They can’t say they weren’t warned.
The Chargers represented Los Angeles in a regular-season home game for the first time in 57 years Sunday, yet the grand homecoming occurred in front of scattered empty seats amid various empty moments.
The Chargers played a team from the other side of the country, yet at least half of the fans at StubHub Center were cheering for the Miami Dolphins.
The Spanos family that brought the team here from San Diego was publicly thanked during LaDainian Tomlinson’s brief but emotional halftime speech, and the place erupted in boos.
Twice referee Tony Corrente referred to the Chargers by the wrong home — “Timeout San Diego … excuse me, Los Angeles’’ — and everyone laughed and jeered.

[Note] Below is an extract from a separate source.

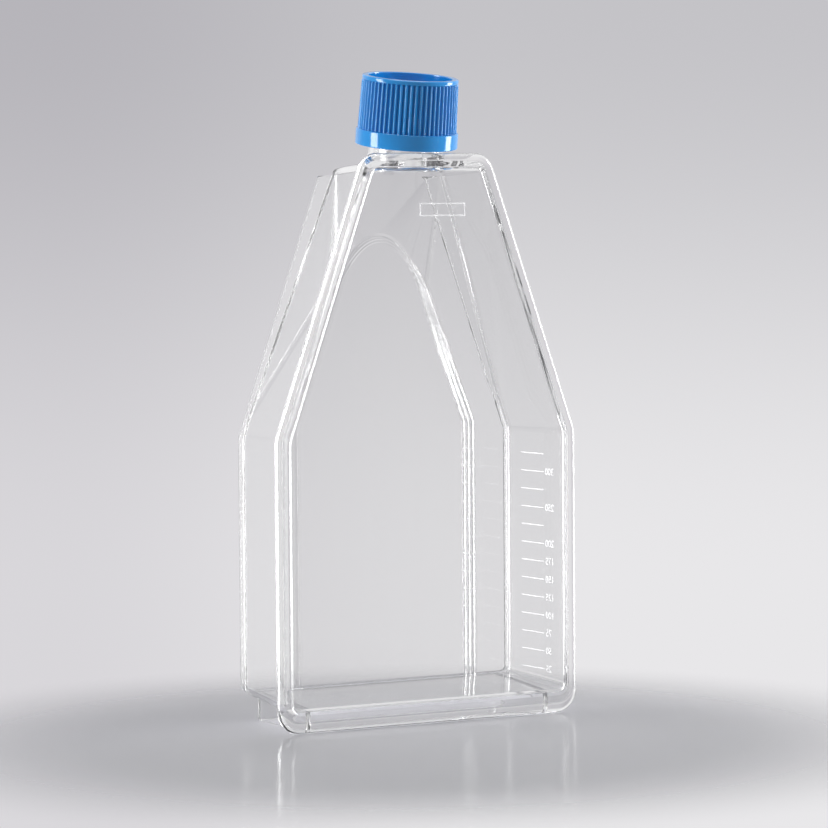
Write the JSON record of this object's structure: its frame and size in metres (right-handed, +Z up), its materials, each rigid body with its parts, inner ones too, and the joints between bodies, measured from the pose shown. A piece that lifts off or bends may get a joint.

And, oh yeah, in the final seconds, the building shook with a roar that one might think meant a Chargers victory … but instead it represented a Chargers loss after a 44-yard field-goal attempt from Younghoe Koo was wide right and loudly celebrated by the visitors.
All of which officially made it seem like both teams were visitors, two college squads playing in a neutral-site bowl game, not a billion-dollar NFL team forging its first step in what it thought would be a glamorous new home.
The Dolphins won the game 19-17 while the Chargers suffered yet another loss in a string of organizational defeats that has followed them since they made the unpopular decision eight months ago to leave their loyal San Diego fans and move to a town that neither wanted nor needed them.
“It was perfect, it was perfect for us,’’ said Dolphins receiver Jarvis Landry late Sunday afternoon. “It’s always good to take over somebody else’s stadium.”
They didn’t really own the entire stadium, Chargers fans were just as loud, just as often, but should it even be a contest? Landry’s words were not a rap on Los Angeles fans, but a rip of the Chargers, who, despite their best marketing efforts, have to face a simple truth.
They just don’t belong here yet. They stormed the town last winter without warning and, just as many predicted, the town has mostly sighed and shrugged and turned its back.
They play in an absolutely magnificent place to watch football, the most intimate stadium in the NFL in many years. Yet they didn’t sell out the 27,000-seat soccer palace on Sunday, and haven’t sold it out since they began playing exhibition games here in August.
They play an exciting style of football, with their future Hall of Fame tight end Antonio Gates setting an NFL record for touchdown catches by a tight end Sunday with his 112th scoring grab. But they’ve lost both of their first two games, with both losses coming in the final seconds on failed field-goal plays. Since 2006, only 10 of 87 teams that started 0-2 have made the playoffs.
“If we can get going and put some wins together — we’ve got to get one first — then we’ll see more and more of our fans,” said Chargers quarterback Philip Rivers.
They needed to win quickly, and that’s not happening. They needed to connect with skeptical locals, and that’s really not happening.
There was a particularly uncomfortable moment before Sunday’s game when, on the giant video board, new Hall of Famer Tomlinson was conducting what should have been a humorous interview with two other former Chargers stars. Yet the building grew so quiet, it was easy to imagine fans looking at Quentin Jammer and Kris Dielman and whispering, “Who?”
The Chargers have a past, but it’s not ours. Witness their insistence on continuing to fire up the crowd with a blasting cannon and a warbling bugler. Taken out of San Diego, both traditions just seem weird.
The Chargers are hemmed in by anger from the south and apathy from the north. Before Sunday’s game, a plane flew above the neighborhood with an attached banner reading, “Worst owner in sports? Dean Spanos, pay your rent.” Nearby, there was a digital billboard purchased by a San Diego fan that displays messages ripping the NFL and Spanos. Meanwhile, a couple of hours before the game, all the roads coming down to Carson from Los Angeles were clear.
And, oh, by the way, they really need to update their game program. In the biography of team vice-chairman Michael Spanos, brother of Chairman Dean Spanos, it reads, “Michael joins his brother … in steering the direction of the organization, including the on-going effort to bring a new stadium to the San Diego region.’’
What the heck? They’re moving back?
Even though most of their fans appear to be driving up from San Diego, here’s guessing those folks wouldn’t want the Spanos family back. Yet most folks in Los Angeles haven’t embraced them yet either.
On the first official Sunday in their new home, this left the Chargers stuck in an unsettling debut that ended with an incredibly awkward moment just as Koo was missing that kick.
Rivers heard a loud noise before he saw the completion of the kick but, believe it or not, he wasn’t sure which team was being cheered.
“I heard the roar before I saw the official’s signal,” Rivers said. “I wasn’t sure which roar it was.”
The noise came from fans of the Miami Dolphins. The strained silence continues for the Los Angeles Chargers.
Plaschke writes for the Los Angeles Times.